You can pass a role, database and schema as an attribute of the Table class to override the corresponding env variables.
In order to use the copy method of the Table class, you need an S3 bucket with the desired files to load into Snowflake, a Storage Integration with access to that bucket and a role that has access to this Storage Integration. Using existing stages is currently not supported directly, you need to compose your queries accordingly.
Additionally, you can either use an existing file format or pass the options for a temporary file format to be created. See this for all the available options.
You don't need to know the schema of the file, Snowflake can infer the schema, but you have the option to input the schema as an attribute of the Table class. You can also use the merge method to include changes and optionally qualify the results to prevent duplicates.
Basic example:
#Given a table TEST in the schema PUBLIC
test_table = Table(name="TEST", schema_="PUBLIC")
#JSON temporary file format with outer array
json_file_format = InlineFileFormat(definition="TYPE = JSON STRIP_OUTER_ARRAY = TRUE")
#Existing storage integration
storage_integration = "DATA_STAGING"
#S3 Path with the JSON file(s)
path = "s3://example-bucket/example/path"

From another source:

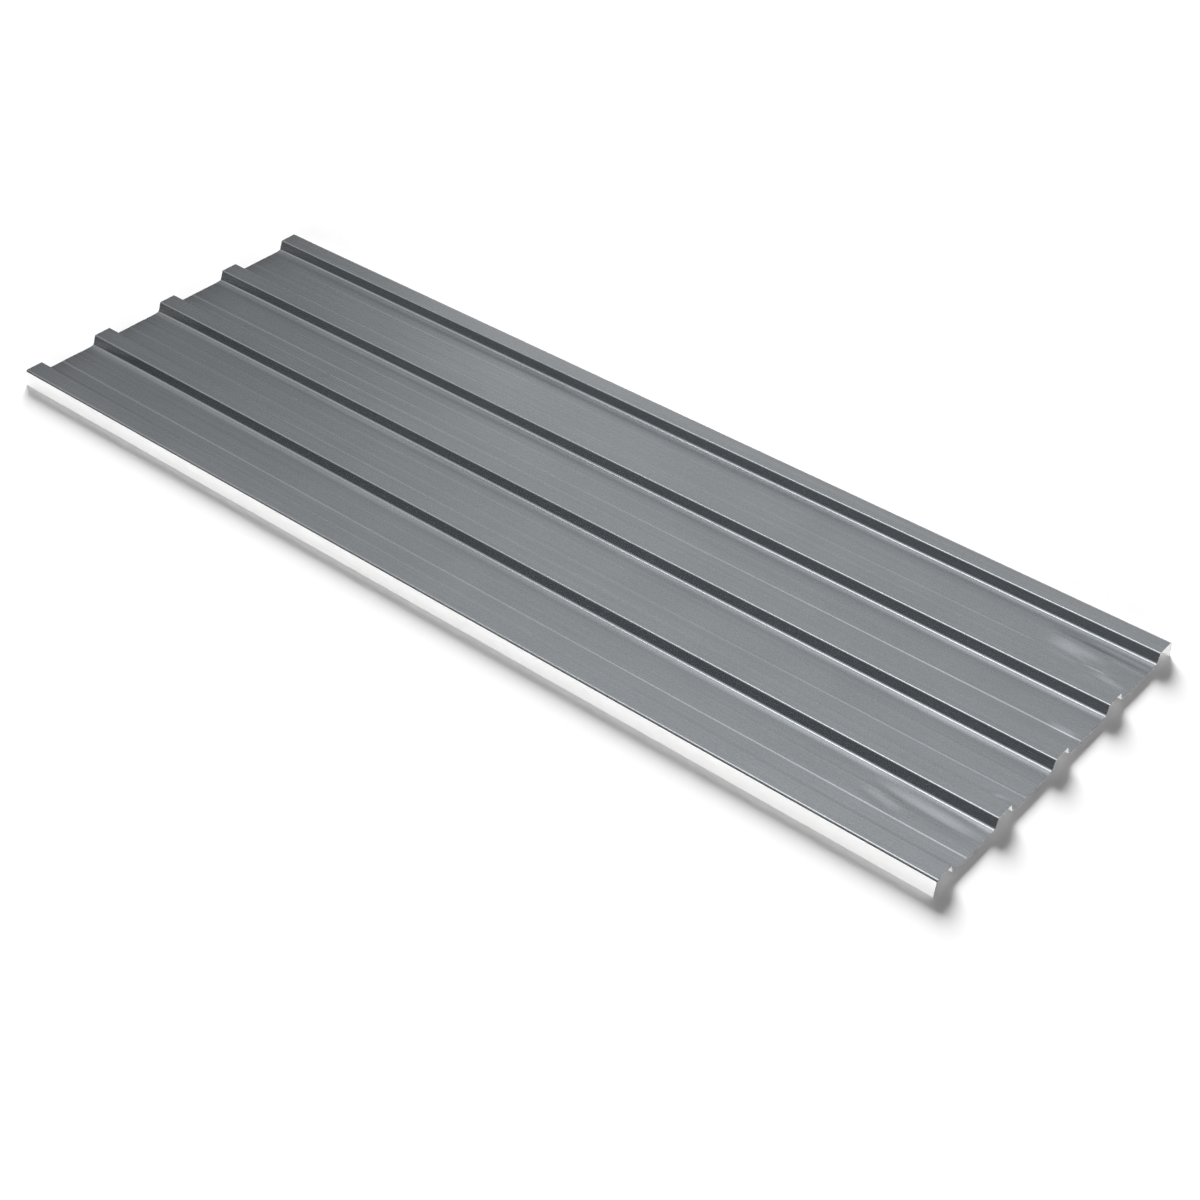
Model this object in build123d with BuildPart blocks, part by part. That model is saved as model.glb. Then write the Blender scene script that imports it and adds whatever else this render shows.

#Run the copy cmd with full refresh
test_table.copy_into(
path=path,
file_format=json_file_format,
storage_integration=storage_integration,
full_refresh=True,
)
# Merge into an existing table
test_table.merge(
path=path,
file_format=json_file_format,
storage_integration=storage_integration,
primary_keys=['id'],
replication_keys=['updated_at'],
)
Example with copy/merge custom to unpack nested fields directly.
column_definitions = {
"id": "$1:id",
"name": "$1:name",
"last_name": "$1:last_name",
}
test_table.copy_custom(
column_definitions=column_definitions,
path=path,
file_format=parquet_file_format,
storage_integration=storage_integration,
full_refresh=True,
sync_tags=True,
)
test_table.merge_custom(
column_definitions=column_definitions,
path=path,
file_format=parquet_file_format,
storage_integration=storage_integration,
primary_keys=["id"],
)
When initializing the table object you can pass a table structure that contains a dictionary of name: column, where Column
is an object that contains the column data type and eventual tags to be applied to the column.
TableStructure
can also be used to specify the tags to be applied at the table level.
TableStructure
can also be used to sanitize column names, if parsed_columns
is called with replace_chars=True
, which will remove hyphens from column names and replace them with underscores.
TableStructure(
columns={
"id": Column(name="id", data_type="integer", tags={"pii": "personal"}),
"name": Column(name="name", data_type="text"),
"last_name": Column(name="last_name", data_type="text"),
},
tags={"pii": "foo"},
)
There are two available types of file formats:
InlineFileFormat
: thedefinition
is exactly the string that you would use to specify a file format on creation in Snowflake.FileFormat
:database
,schema_
andname
of an existing Snowflake file format.